By Ayesha Venkataraman

New York Times

In a country where movie stars are treated like icons, some actors are worshipped like deities.

The 65-year-old Tamil actor Shivaji Rao Gaekwad, better known as Rajinikanth, is one of India’s most celebrated and well-paid movie stars. For decades, fans have regularly bathed pictures of him in thousands of gallons of milk, a sign of devotion usually reserved for Hindu idols.

With every new film Rajinikanth releases, milk becomes so in demand in some parts of the country that it is stolen from markets, resulting in shortages that potentially endanger malnourished children, officials and activists say.

Die-hard fans can pour about 11,000 to 16,000 gallons of milk a day over billboards and cardboard cutouts of Rajinikanth in the weeks after a new release, said S.A. Ponnusamy, president of the Tamil Nadu Milk Dealers Employees Welfare Association, who opposes the practice. Ponnusamy said some fans had resorted to stealing milk before daybreak when dairy workers drop it off outside shops.

Last month, before the release of Rajinikanth’s latest film, “Kabali,” a box office record breaker, the milk dealers’ association asked the actor to “sternly admonish” his loyal fans for wasting milk, and it encouraged him instead to organize blood and organ donation drives outside movie theaters.

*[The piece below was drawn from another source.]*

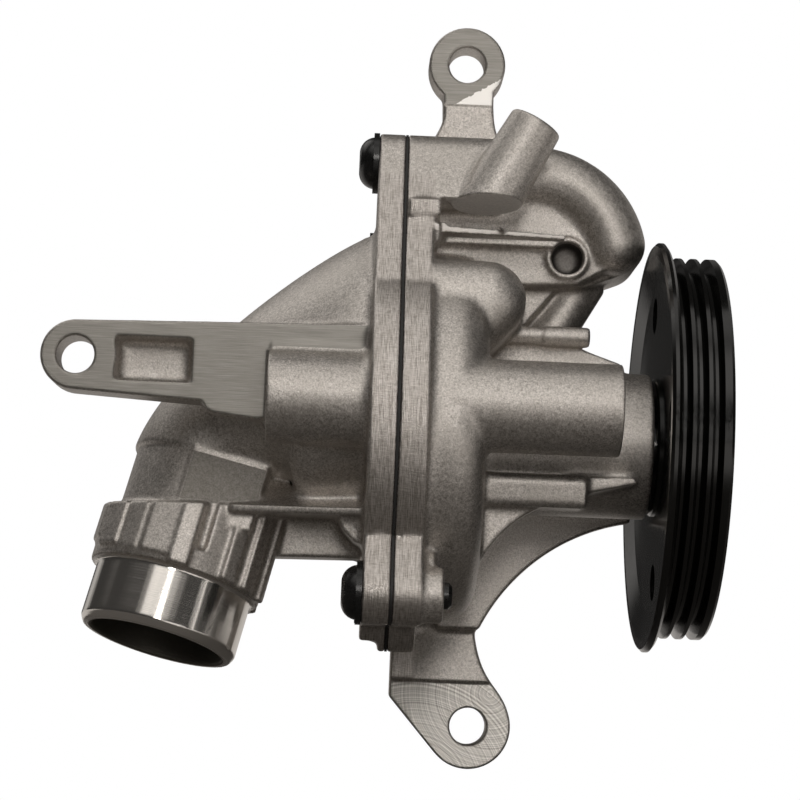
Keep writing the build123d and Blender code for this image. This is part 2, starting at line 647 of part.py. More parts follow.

Early this year, social activist I.M.S. Manivannan filed a lawsuit against Rajinikanth and his supporters in Bangalore to prevent the wasting of milk in light of the high infant mortality rate in Karnataka state. The court issued a temporary injunction, ordering Rajinikanth to tell his fans to cease the practice. He is expected to respond to the court in a written statement at a hearing next month. In the past, the actor has admonished his fans for the practice, but to little avail.

“We don’t treat him as an actor, but as a god,” said Rajini Santosh, president of the Karnataka State Rajinikanth Fans Welfare Association, which claims more than 15,000 members. Santosh attributes the actor’s star power to his austere life and philanthropic nature. The actor donates almost half of his earnings to charity.

Santosh defended the milk bath, known as “paal abhishekam” in Tamil, likening it to a religious ritual.

“Nobody says anything about the milk used in temples,” he said. “For us, we can see god in him, so why should we stop?”